The college basketball community has long been sensitive to the potential for gambling-related point-shaving and game-fixing scandals. The sport was rocked by one that involved City College of New York and Kentucky, among other schools, in the early 1950s. That reportedly explains why the Final Four has avoided New York ever since. In 1985, Tulane University's basketball program was brought down by similar wrongdoing. Neither of these celebrated cases occurred in the postseason, but the NCAA is well aware that its men's tournament in particular is a magnet for gambling activity.

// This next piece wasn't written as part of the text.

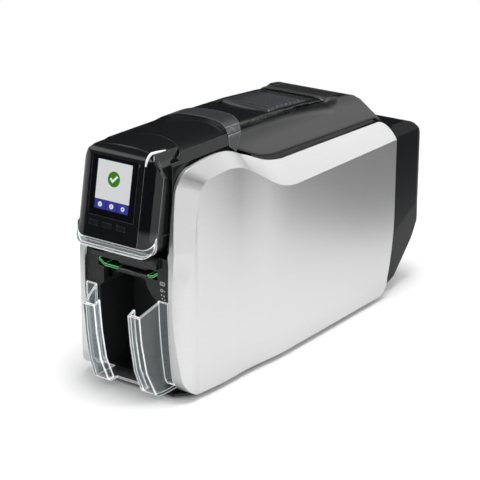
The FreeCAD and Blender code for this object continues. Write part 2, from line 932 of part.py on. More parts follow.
inner_lip = [(S.seam_x, S.panel_lip_nose_y)] + panel_inner(ZERO)
plan_outer = panel_plan(ZERO) + [(lip_x, S.panel_rear_y + S.overrun)] + inner_lip[::-1]
plan_inner = panel_plan(S.wall) + [
    (ZERO, S.panel_rear_y + S.overrun),
    (ZERO, S.panel_front_low_y - S.overrun + S.wall),
]
skin = common("panel_skin", panel_solid("panel_block", None),
              prism("panel_plan", "XY", plan_outer, ZERO, S.bevel_top_z))
hollow = common("panel_hollow", panel_solid("panel_hollow_block", S.wall),
                prism("panel_hollow_plan", "XY", plan_inner, ZERO, S.bevel_top_z))
sunk = bevel("bevel_inside")
place(sunk, -S.bevel_wall_side, ZERO, -S.bevel_wall_up)
hollow_under_bevel = cut("panel_hollow_bevelled", hollow, sunk)
bevelled = cut("panel_bevelled", skin, bevel("bevel"))
side_panel_right = node("side_panel_right", cut("panel_right", bevelled, hollow_under_bevel))
side_panel_left = node("side_panel_left", mirrored("panel_left", side_panel_right))

# Base tray and feet

ledge = S.tray_ledge_inset
tray_plan = both_sides([
    (S.seam_x - ledge, S.tray_front_y),
    (S.nose_x - ledge, S.nose_y + ledge),
    (S.flank_x - ledge, S.flank_y),
    (S.half_width - ledge, S.flare_end_y),
    (S.half_width - ledge, S.panel_rear_foot_y),
    (lip_x - ledge, S.rear_front_y - ledge),
])
rim_top = S.tray_bottom + S.tray_height
rim_outer = both_sides([
    (S.seam_x - S.tray_edge_gap, S.bezel_rear_y + S.tray_edge_gap),
    (S.flank_x - S.panel_lip - S.tray_edge_gap, S.flank_y),
    (lip_x - S.tray_edge_gap, S.flare_end_y),
    (lip_x - S.tray_edge_gap, S.rear_front_y - ledge),
])
tray_rim = cut("tray_rim",
               prism("tray_rim_block", "XY", rim_outer, S.tray_bottom, rim_top),
               prism("tray_rim_well", "XY", rim_outer, S.tray_bottom, rim_top + S.wall, S.wall))
posts = []
for x in (-S.board_post_x, S.board_post_x):
    for y in (S.board_front_y + S.board_inset, S.board_rear_y - S.board_inset):
        posts.append(rod("board_post", "z", S.tray_bottom, S.board_z - S.gap, S.bar_radius, x=x, y=y))
tray_floor = prism("tray_floor_block", "XY", tray_plan, S.tray_bottom, floor_top)
foot_spots = {
    "foot_front_left": (-S.foot_half_span, S.foot_front_y),
    "foot_front_right": (S.foot_half_span, S.foot_front_y),
    "foot_rear_left": (-S.foot_half_span, S.foot_rear_y),
    "foot_rear_right": (S.foot_half_span, S.foot_rear_y),
}
seats = [rod("foot_seat", "z", ZERO, S.tray_bottom + S.foot_seat, S.foot_radius + S.gap, x=x, y=y)
         for x, y in foot_spots.values()]
tray_whole = fuse("tray_whole", tray_floor, tray_rim, *posts)
base_tray = node("base_tray", cut("tray_seated", tray_whole, *seats))
for label, (x, y) in foot_spots.items():
    foot = body(label)
    disc = foot.newObject("PartDesign::AdditiveCylinder", label + "_disc")
    bind(disc, "Radius", S.foot_radius)
    bind(disc, "Height", S.tray_bottom + S.foot_seat)
    disc.Angle = 360
    doc.recompute()
    edge = [i for i, e in enumerate(disc.Shape.Edges, start=1)
            if len(e.Vertexes) == 1 and e.BoundBox.ZMax < number(S.foot_seat)]
    soft = foot.newObject("PartDesign::Chamfer", label + "_chamfer")
    soft.Base = (disc, ["Edge%d" % i for i in edge])
    bind(soft, "Size", S.foot_seat)
    place(foot, x, y, ZERO)

# Front bezel, light guides and slot gate

bezel_block = common("bezel_block", front_solid("bezel_front", S.bezel_set_back),
                     box("bezel_bounds", both_wide(S.seam_x - S.seam_gap),
                         (far_front, S.bezel_rear_y), (ZERO, S.bezel_top)))
cavity = [
    (-S.cavity_half_width, S.cavity_bottom),
    (S.cavity_half_width, S.cavity_bottom),
    (S.cavity_half_width, S.cavity_flare_z),
    (S.cavity_neck_half_width, S.cavity_neck_z),
    (S.cavity_neck_half_width - S.wall, S.cavity_top),
    (-S.cavity_neck_half_width + S.wall, S.cavity_top),
    (-S.cavity_neck_half_width, S.cavity_neck_z),
    (-S.cavity_half_width, S.cavity_flare_z),
]
slot_low = S.card_path_z - S.slot_height / 2
slot_high = S.card_path_z + S.slot_height / 2
pocket_x = (S.cavity_half_width + S.wall, S.seam_x - S.seam_gap - S.wall)
gate_end = S.gate_half_width + S.gap
bezel_cuts = [
    prism("bezel_cavity", "XZ", cavity, far_front, S.cavity_rear_y),
    box("bezel_throat_left", (-S.throat_half_width, -S.guide_left_reach + S.gap),
        (far_front, S.throat_rear_y), (S.throat_bottom, S.throat_top)),
    box("bezel_throat_right", (S.guide_right_reach - S.gap, S.throat_half_width),
        (far_front, S.throat_rear_y), (S.throat_bottom, S.throat_top)),
    box("bezel_notch", (-S.notch_outer_x, -S.notch_inner_x), (far_front, S.throat_rear_y),
        (S.cavity_flare_z, S.throat_bottom + S.gap)),
    box("bezel_slot", both_wide(S.slot_half_width), (far_front, S.bezel_rear_y + S.wall),
        (slot_low, slot_high)),
    box("bezel_pocket_right", pocket_x, (S.cheek_pocket_y, S.bezel_rear_y + S.wall),
        (S.cavity_bottom, S.cavity_top)),
    box("bezel_pocket_left", (-pocket_x[1], -pocket_x[0]),
        (S.cheek_pocket_y, S.bezel_rear_y + S.wall), (S.cavity_bottom, S.cavity_top)),
    box("bezel_gate_pocket", both_wide(gate_end),
        (S.throat_rear_y, S.gate_pivot_y + S.gate_drop + S.wall),
        (slot_low - S.wall, S.bezel_top + S.wall)),
    rod("bezel_gate_bores", "x", -gate_end - S.gate_journal, gate_end + S.gate_journal,
        S.gate_journal_radius + S.running_fit, y=S.gate_pivot_y, z=S.gate_pivot_z),
    fuse("bezel_thumb_recess",
         rod("thumb_low", "x", -S.cavity_half_width - S.thumb_recess_depth, ZERO,
             S.thumb_recess_radius, y=S.thumb_recess_y, z=S.thumb_recess_z),
         rod("thumb_high", "x", -S.cavity_half_width - S.thumb_recess_depth, ZERO,
             S.thumb_recess_radius, y=S.thumb_recess_y, z=S.thumb_recess_z + S.thumb_recess_height)),
]
front_bezel = node("front_bezel", cut("bezel_open", bezel_block, *bezel_cuts))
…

Just last week, USA Today ran a story headlined, ''Billions bet on basketball tournament.'' The article reported that only the Super Bowl attracts heavier wagering than the estimated $2.5 billion bet on 63 NCAA tournament games. An increase in on-campus gambling (the focus of a three-part report in Sports Illustrated beginning with the current issue) and the spread of gambling generally are among reasons given for NCAA concern.

The NCAA has kept gambling tout sheets, which supply serious bettors with picks and tips, off the Final Four's door by denying their reporters access. This reporter remembers a Final Four press conference in 1976 in which Indiana University coach Bob Knight spied a tout at the back of the room. Furious, Knight said the conference would not continue until the intruder left.

Still, gambling's presence is felt indirectly at the tournament through publications that run the betting line and provide statistical comparisons helpful to gamblers.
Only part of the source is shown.